Now, I agree that immunity is a good thing to have, and to keep.
I'd rather have an immunity hearing for my client than a felony trial where we have to put up our defense for the jury's consideration.

And, I think a lady who knows how to shoot ought to have a gun that she possesses, either exclusively or jointly with her husband, as a self-defense tool. She should not count on having access to a gun that only her husband possesses to defend herself and the home in his absence.

I agree that the BEST and SAFEST course of action here is, if this SBR is really intended for home defense by any adult in that household, to go the NFA trust route and name all adults in the home as Trustees.
While sometimes I disagree with some of your opinions, I think I agree whole heartedly here.
 
Serious question, if you legally shoot a home intruder with a suppressed firearm, and remove the suppressor before the police arrive, have you broken any law?
I don’t see how, you would probably holster it or place it in a safe place after the incident.
Maybe unload and make safe before they arrive, all would reasonable.
Now you start changing barrels, and materially changing the gun itself? Then you would have problems.
 
As to the wisdom of using an NFA-registered super-deadly evil black weapon for self-defense, I'd say there's some additional risk there. Risk that the detectives and prosecutors might assume that you're a dangerous and evil person based on the kind of gun you chose, and ignore your perfectly reasonable self-defense story.

See the "Gary Fadden" incident as written by Massad Ayoob in "The Ayoob Files".
Here's a link where the article is reproduced on another forum.

https://www.spyderco.com/forumII/viewtopic.php?t=42310

QUOTE:

Politically incorrect "assault weapons" make politically incorrect defendants. Though he didn't say it in so many words, prosecutor Jack Robbins' case against Fadden seemed to be, "I say, Muffy, people of breeding simply don't shoot criminals with machine guns in Fairfax County! Now, had he used a civilized weapon like a Browning Superposed ... and preferably shot him on the rise ... "

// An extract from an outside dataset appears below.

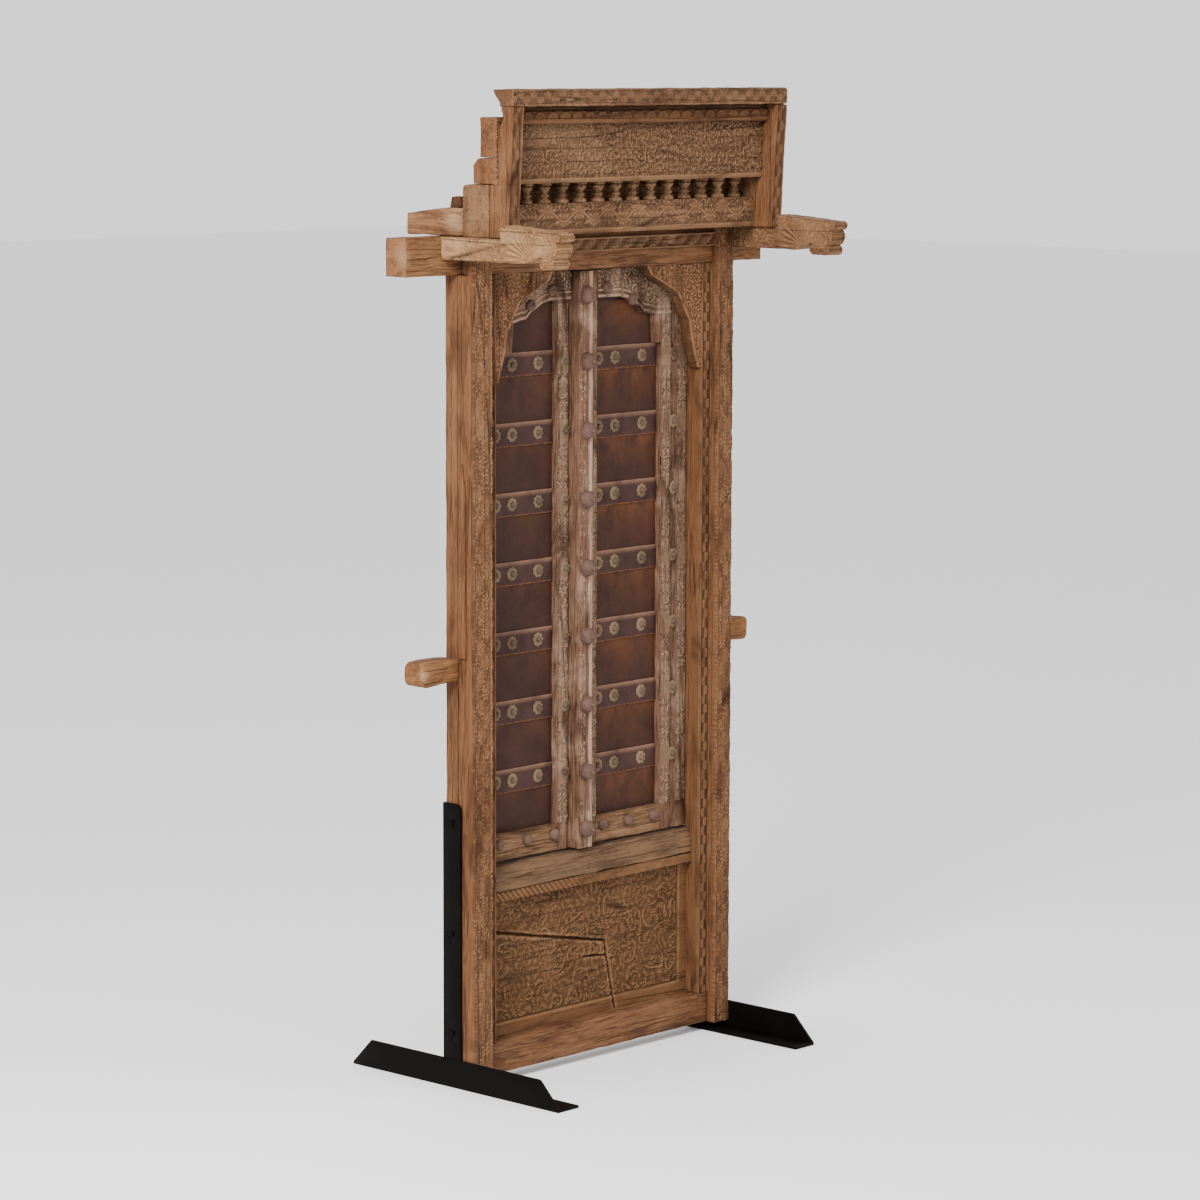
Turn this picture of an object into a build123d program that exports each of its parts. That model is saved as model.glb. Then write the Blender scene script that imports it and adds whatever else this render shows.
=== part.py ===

You and I know that Class III holders are the ultimate "card carrying good guys and gals." That particular card says they have been investigated for six months by the Federal government and been found trustworthy to possess machine guns. Unfortunately, most of the public in the jury pool, and most politically motivated prosecutors, don't know that. Every self-defense shooting I've run across with a Class III weapon, however justified, has at the very least ended with the shooter facing a grand jury. Asked what he thinks would have happened if he'd shot Hamilton with a Remington 870 Wingmaster instead, Fadden replies with certainty, "I would have gone home that night. I've told dozens of people since, 'Do not use a Class III weapon for personal defense."'


P.S. After being acquitted at trail, McFadden had to extra long and hard for years to pay off a $50,000 debt over his legal fees.
Eventually he became the president of Al Mar Knives, after the death of Mr. Mar.
Fadden still runs the Al Mar knife company to this day.
 
NEXT ISSUE: You say a woman's unauthorized possession of her husband's NFA weapon "could potentially" negate (cancel-out, end, render useless) her self-defense claim.

Why would you say that?

Where in Georgia's laws does it say that you don't have the affirmative defense of self-defense (stopping forcible felonies in progress, defending your castle, etc.) if you use a weapon you're not supposed to have in the first place?

There's a law that says you lose the statutory grant of IMMUNITY from PROSECUTION, but I don't see any law that says you lose the affirmative defenses found in Code sections 16-3-20 through 16-3-24.

Now, I agree that immunity is a good thing to have, and to keep.
I'd rather have an immunity hearing for my client than a felony trial where we have to put up our defense for the jury's consideration.

And, I think a lady who knows how to shoot ought to have a gun that she possesses, either exclusively or jointly with her husband, as a self-defense tool. She should not count on having access to a gun that only her husband possesses to defend herself and the home in his absence.

I agree that the BEST and SAFEST course of action here is, if this SBR is really intended for home defense by any adult in that household, to go the NFA trust route and name all adults in the home as Trustees.

You might be on to something. I dont think this instance is much different from a convicted felon using a firearm for self defense and there is case law saying that a convicted felon can use a gun in some circumstances. So while I dont think the use of the gun would negate self defense the wife is putting herself at risk with the ATF.
 
Not sure what the problem is here. Get a Trust, put her on, and then have no worries about anything??

:noidea::noidea::noidea:

The issue is the same thats plague thousands of trustees since 41F, not wanting multiple people, especially wives (:lol:) to jump through the hoops of pics and prints. My wife would probably be willing to do it but I would have to hear about it every time. LOL
 
The issue is the same thats plague thousands of trustees since 41F, not wanting multiple people, especially wives (:lol:) to jump through the hoops of pics and prints. My wife would probably be willing to do it but I would have to hear about it every time. LOL

Fair enough! I did not think about that. What about amending the trust once the item comes through to add someone? Is that not a possibility anymore?